Associação Feminina Portuguesa para a Paz

[2] Created on 11 November 1935, to coincide with the Armistice of World War I, on which day many of its founder members attended a memorial ceremony, and approved by the Civil Government of Lisbon on 8 February of the following year, the Associação Feminina Portuguesa para a Paz (AFPP) was initially established in Lisbon by a group of twenty female activists who stated their concern about "constant threats that hover over the world and startle the hearts of all women.

[2][4][5] Every year members of the AFPP would lay flowers at war memorials on 9 April, the anniversary of the Battle of La Lys, in which many Portuguese soldiers were killed.

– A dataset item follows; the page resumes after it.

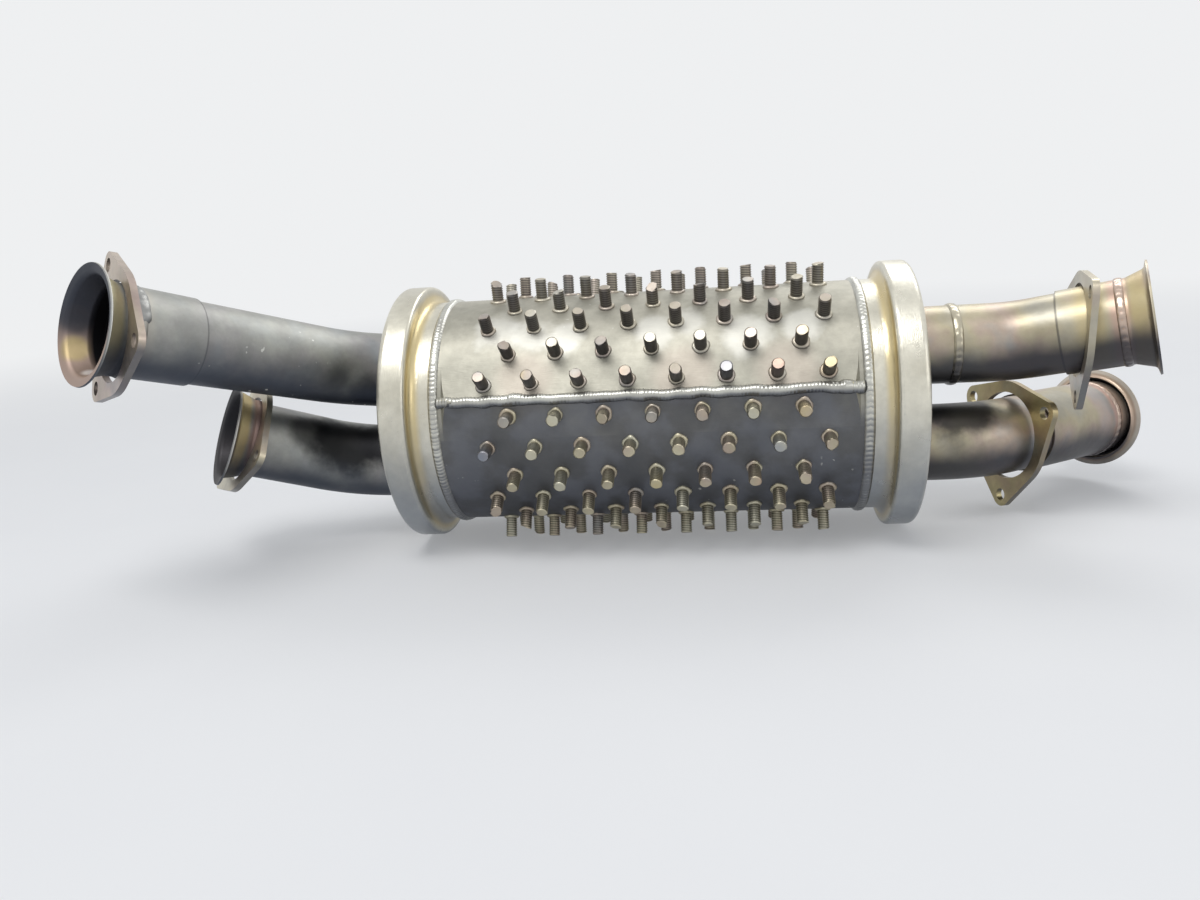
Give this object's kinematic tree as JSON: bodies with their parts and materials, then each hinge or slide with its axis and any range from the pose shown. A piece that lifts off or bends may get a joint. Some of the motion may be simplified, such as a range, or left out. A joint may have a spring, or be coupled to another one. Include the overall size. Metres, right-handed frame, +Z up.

[6] Coinciding with the outbreak of the Spanish Civil War and in the aftermath of constant political crises in Portugal that marked the end of the First Portuguese Republic and the rise of the Estado Novo, the association initially took as its main objective the search for solutions to spread ideas of peace and human solidarity, "diverting the spirit of youth from warlike concerns".

This led its members to start to address the struggle for the improvement of the living conditions of women in all spheres of Portuguese society, covering equal rights and constitutional freedoms, as well as aiming to combat illiteracy, hunger, disease, and poverty.

After the 25 April 1974 Carnation Revolution, which overthrew the Estado Novo, some past members wanted to reactivate the AFPP but a meeting held to discuss such a proposal rejected the idea because there was by then in existence the Conselho Português para a Paz e Cooperação (Portuguese Council for Peace and Cooperation -CPPC).